With 100 Ohm line driver in the middle sees two parts in parallel, so effectively 50 Ohm. Typical driver impedance is about 40 Ohm, so while mismatched, mismath is not too bad. Also, with multiple devices on the line there will be undesirable signals even if you have termination at both ends.
In unterminated line there will be some loss, so after each reflection reflected signal will be weaker, in rough approximation multiplied by some number a < 1 (say 0.8). After n reflections signal will be multiplied by a^n and for large enough n will become negligible. Termination at given end with 1% resistor means that about 2% will be reflected (due to imperfection). This 2% is likely to be negligible. If transmitter is in the middle, there is still reflection at the end opposite to termination and at the transmitter. But mismatch at transmitter is not bad and the corresponding parameter a is much smaller than in unterminated case. So termination at one end reduces number of problematic reflections probably about 2-4 times. Which means that you can increase transfer rate by similar factor. Of course, termintion at both ends is better, but in multidrop case speed will be lower than in point-to-point link.
Well, multiple receivers on RS-422 have limited usefulness (AFAIK your use case is called 4-wire RS-485), so no wonder that FTDI does not support it. Maybe they have something more expensive that is doing what you want.
That is general thing, not specific to RS-485. If RS-485 receiver puts 24 kOhm load on line, that is about 0.4% of line impedance. When signal passes past receiver there is corresponding power loss. There is also second effect: receiver created discontinuity, so there is reflection. And beside resitive part receiver impedance has also reactive part which means that discontinuity and reflection is bigger than implied by receiver resistance. With lower load recevier effect is smaller, but still there is fraction of percent lost or reflected. Single loss is "very slight", but they add up and increase effective line loss: with single receiver reflecting/losing
0.5 after 40 receivers 20% of signal is gone. This 20% effectively adds to normal line loss.You probably should check if you can get such rate with short messages. If did little experiment using CH340 and CP2104. That was bi-drectional TTL level serial connection using 15 cm wires. Slave echoed each received character after mangling it a little (so I knew that it really came from the slave and not from some echo in software stack). I had trouble running CH340 above 460800 (that could be limit of program that I used). But using 1 character messages 10000 round trips took about 7s, with small influence from serial speed (almost the same result at 115200 and 230400). Also increasing message to 5 bytes gave essentially the same number of _messages_.

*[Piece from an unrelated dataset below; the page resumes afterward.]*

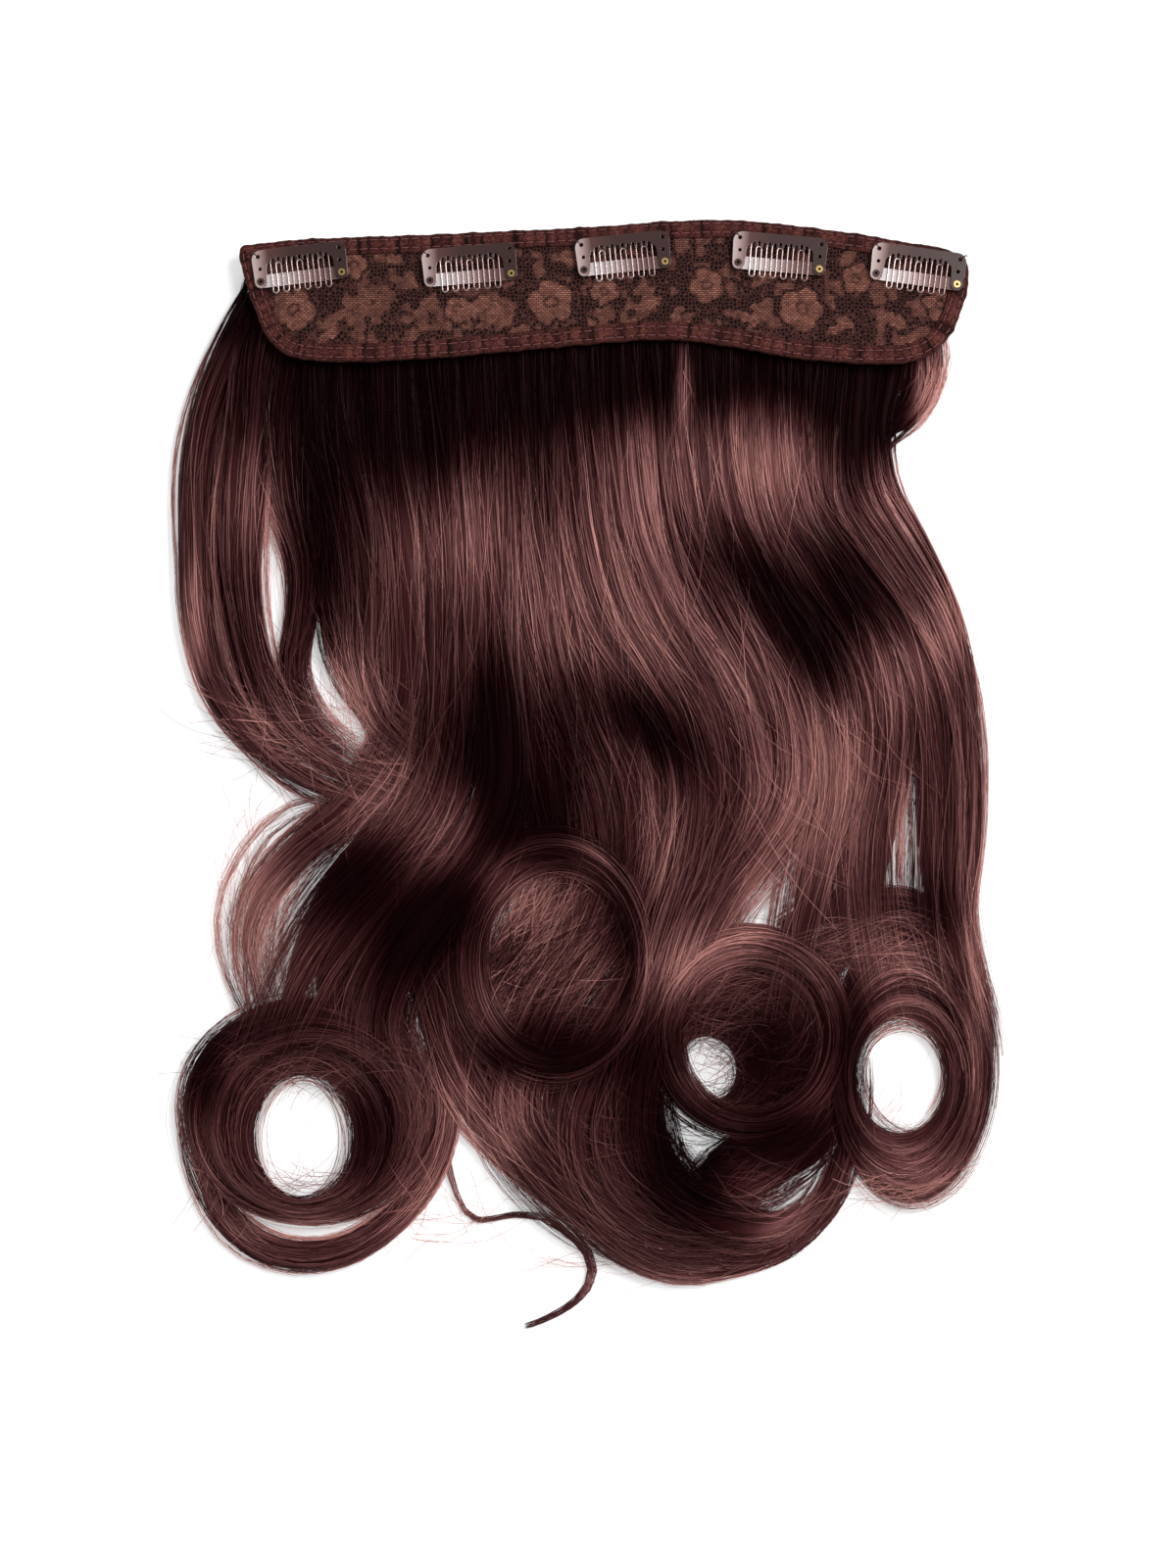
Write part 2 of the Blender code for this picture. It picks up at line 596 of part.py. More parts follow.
def curl_solid(curl):
    """One turn of a curl: the same section swept round an oval."""
    middle = plan_point(curl.across * HUNDREDTH, curl.down * HUNDREDTH)
    points = []
    for k in range(LOOP_STEPS):
        angle = 2 * math.pi * k / LOOP_STEPS
        outer = Vector((curl.outer_x * math.cos(angle), curl.outer_y * math.sin(angle), 0.0))
        inner = Vector((curl.inner_x * math.cos(angle), curl.inner_y * math.sin(angle), 0.0))
        centre = (outer + inner) * 0.5 * CURL_RADIUS
        side = (inner - outer) * 0.5 * CURL_RADIUS
        base = curl.lift * LOCK_DEPTH - LOCK_SINK
        for s, h in LOCK_SECTION:
            rise = Vector((0.0, 0.0, base + h * (curl.deep * LOCK_DEPTH + LOCK_SINK)))
            points.append(middle + centre + side * s + rise)
    return mesh_object(f"curl_{curl.name}", points, ring_faces(LOOP_STEPS, len(LOCK_SECTION), True))


def weft_pad(finish):
    """The rows of stitched wefts under the band, which all the locks grow from."""
    loop = inset(band_outline(), PAD_MARGIN)
    base = ORIGIN_DOWN * FALL_LENGTH
    points = [Vector((p.x, base + p.y, -LOCK_SINK)) for p in loop]
    points += [Vector((p.x, base + p.y, EDGE_REST)) for p in loop]
    count = len(loop)
    faces = ring_faces(2, count, False)
    return mesh_object("hair", points, faces, finish)


def floor_cutter():
    """Everything under the surface that the hair lies on."""
    reach = BAND_LENGTH + FALL_LENGTH
    points = [Vector((x, y, z)) for z in (-TALL, 0.0) for x, y in
              ((-reach, -reach), (reach, -reach), (reach, reach), (-reach, reach))]
    return mesh_object("floor_cutter", points, ring_faces(2, 4, False))


def band_cutter():
    """The space that the band takes, from just under it upwards."""
    loop = inset(band_outline(), -BAND_CLEARANCE)
    frame = Matrix.Translation((0.0, ORIGIN_DOWN * FALL_LENGTH, EDGE_REST))
    frame = frame @ Matrix.Rotation(-BAND_TILT, 4, "X")
    points = [frame @ (p + Vector((0.0, 0.0, -SEAT_GAP))) for p in loop]
    points += [frame @ (p + Vector((0.0, 0.0, TALL))) for p in loop]
    return mesh_object("band_cutter", points, ring_faces(2, len(loop), False))


def hide_helper(helper):
    helper.hide_render = True
    helper.display_type = "WIRE"


def hair(finish):
    """The wefts with every lock and curl fused to them, flat where they lie and clear of the band."""
    body = weft_pad(finish)
    helpers = [lock_solid(lock) for lock in LOCKS] + [curl_solid(curl) for curl in CURLS]
    for layer, helper in enumerate(helpers):
        helper.location.z = layer * LAYER_STEP
        join = body.modifiers.new(helper.name, "BOOLEAN")
        join.operation = "UNION"
        join.solver = "EXACT"
        join.use_self = True
        join.object = helper
    for cutter in (floor_cutter(), band_cutter()):
        cut = body.modifiers.new(cutter.name, "BOOLEAN")
        cut.operation = "DIFFERENCE"
        cut.solver = "EXACT"
        cut.object = cutter
        helpers.append(cutter)
    for helper in helpers:
        hide_helper(helper)
    return body


def main():
    clear_scene()
    hair_finish = material("hair", (0.045, 0.014, 0.013), 0.42)
    lace_finish = material("lace", (0.115, 0.050, 0.040), 0.85)
    tape_finish = material("tape", (0.075, 0.027, 0.023), 0.80)
    metal = material("clip_metal", (0.090, 0.040, 0.036), 0.30, 0.9)
    brass = material("eyelet_brass", (0.55, 0.38, 0.16), 0.30, 1.0)
    dark = material("eyelet_dark", (0.060, 0.026, 0.024), 0.35, 0.9)
    frame = band_frame()
    pieces = [lace_panel(lace_finish), edge_tape(tape_finish)]
    pieces += clip_parts(metal, brass, dark)
    for piece in pieces:
        piece.parent = frame
    hair(hair_finish)


main()
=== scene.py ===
import math
from collections import namedtuple

import bpy
import numpy as np
from mathutils import Matrix, Vector


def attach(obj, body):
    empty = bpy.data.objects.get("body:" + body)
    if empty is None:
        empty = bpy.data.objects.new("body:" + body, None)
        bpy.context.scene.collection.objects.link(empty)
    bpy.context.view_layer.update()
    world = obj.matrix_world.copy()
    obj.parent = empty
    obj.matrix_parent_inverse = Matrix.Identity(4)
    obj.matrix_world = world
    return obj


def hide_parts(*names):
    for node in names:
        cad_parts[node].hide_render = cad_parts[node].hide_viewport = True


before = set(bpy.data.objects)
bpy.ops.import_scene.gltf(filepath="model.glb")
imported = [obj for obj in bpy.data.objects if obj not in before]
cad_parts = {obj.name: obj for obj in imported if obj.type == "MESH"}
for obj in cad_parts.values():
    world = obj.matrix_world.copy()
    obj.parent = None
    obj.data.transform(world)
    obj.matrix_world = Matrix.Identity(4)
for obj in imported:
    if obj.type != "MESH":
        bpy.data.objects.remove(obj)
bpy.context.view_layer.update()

# The same frame as the solids: shares of the band's length across, of the fall's length down
BAND_LENGTH = 0.2526
BAND_HEIGHT = 0.0442
FALL_LENGTH = 0.340
ORIGIN_ACROSS = 0.4785
ORIGIN_DOWN = 0.4235
EDGE_REST = 0.0100
BAND_TILT = math.radians(6.0)
HUNDREDTH = 0.01
MM = 0.001
# How far the hair stays under the band, from how far below the band's edge it is pressed down,
# and over what length
HAIR_UNDER_BAND = 0.0008
PRESS_FROM = 0.012
PRESS_LENGTH = 0.010
BAND_Y = ORIGIN_DOWN * FALL_LENGTH
BAND_MATRIX = Matrix.Translation((0.0, BAND_Y, EDGE_REST)) @ Matrix.Rotation(-BAND_TILT, 4, "X")

draw = np.random.default_rng(7)

# Strands: spacing of points along them in metres, in millimetres for wisps, how many there are to a
# metre of lock width, and their widths. The core is the body under them, painted darker as shade. Locks
# that aren't as dense as the rest have their density, and some locks have painted light along their edges.
STRAND_STEP = 0.0085
COIL_STEP = 0.0052
STRANDS_PER_METRE = 19200
STRAND_HALF_WIDTH = (0.00006, 0.00012)
LOWEST = 0.0003
FLYAWAY_SHARE = 0.05
FLYAWAY_DRIFT = 0.004
WISP_STEP = 5.4
CORE_SIDES = 9
CORE_STEP = 0.006
CORE_PAINTED_SHADE = 0.20
THIN_LOCKS = {"left_veil": 0.30, "left_wisp": 0.7, "tail": 2.4, "thin_strand": 2.4}
LIT_EDGES = {"left_outer", "left_veil", "left_wisp", "right_edge", "right_loop", "left_split", "ring_feed",
             "low_edge", "right_fall", "mid_left", "low_left", "left_inner"}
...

CP2104 was better, here I could go up to 2000000. Using 5 byte messages 10000 round trips needed 2.5s up to 1500000, at
2000000 time dropped to about 1.9. When I increased message to 10 bytes it was back about 2.5s.I must admit that ATM I am not sure what this means. But this 2.5s looks significant: this means 4000 round trips per second, which is 8000 messages, which in turn is number of USB cycles. So, it seems that normally smallish messages need USB cycle (125 uS) to get trough USB bus. It seems that sometimes more than one message may go trough in a cycle (giving smaller times that I observed), but it is not clear if one can do significantly better. And CH340 shows that it may be much worse.
FTDI is claimed to be very good, so maybe it is better, but I would not count on this without checking. Actually, I remember folks complaining that they needed more than millisecond to get message trough USB-serial.
OTOH, your description suggest that you should be able to do what you want with much smaller message traffic, so maybe USB-serial speed is enough for you.
You may be missing fact that most folks installing network cabling do not know about transmission lines and reasons for matching pairs. And even for folks that understand theory, it is easier to check that colors are in position prescribed in the norm, than to check pairs. So, colors matter because using colors folks can get correct connetion without too much thinking. Why two specs? I think that this is artifact of history and way that standard bodies work. When half of industry is using one way and other half is using different but equally good way standard body can not say that one half is wrong, they must allow both ways.